I would like these groups to sit together in a room and hate on Rima Fakih together so they can see how they’re all essentially the exact same brand of useless carcass that will be forgotten when the world shifts again. I imagine the end of that infestation. I imagine the cognitive dissonance as detonator. I imagine seeing enough exploding heads to remake Scanners a hundred times over. I imagine it to be glorious.
But it is, again, only something I imagine. And in the meantime we will have to endure CNN and its experiments in the limits of question marks.
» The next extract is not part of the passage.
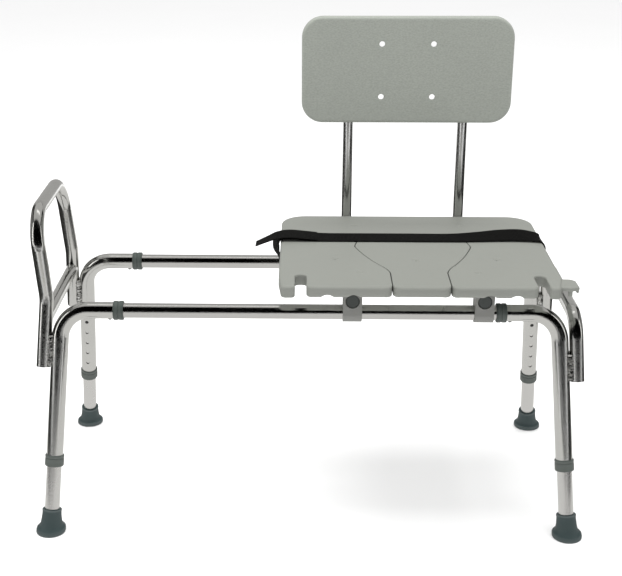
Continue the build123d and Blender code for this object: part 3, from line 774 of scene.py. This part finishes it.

Shortly after her victory a Michigan radio group released a series of photos of Rima Fakih dancing with a stripper’s pole at a competition, which featured no actual nudity. The Muslims and the other moralists all had outrage to express about her indecency and how she was not the right person to represent any of them. Ms. Fakih’s response was to shrug, say that it was all in fun, and move on to the next topic. I’m sure our news outlets were very disappointed in her.
I’ve been raised to believe that being Muslim is a genotype of sorts, that regardless of what you believe you are going to be a Muslim because you were born as such. Viewed through that perspective I’m just as Muslim as Rima Fakih. And if nobody else wants her to represent them, she can still represent me.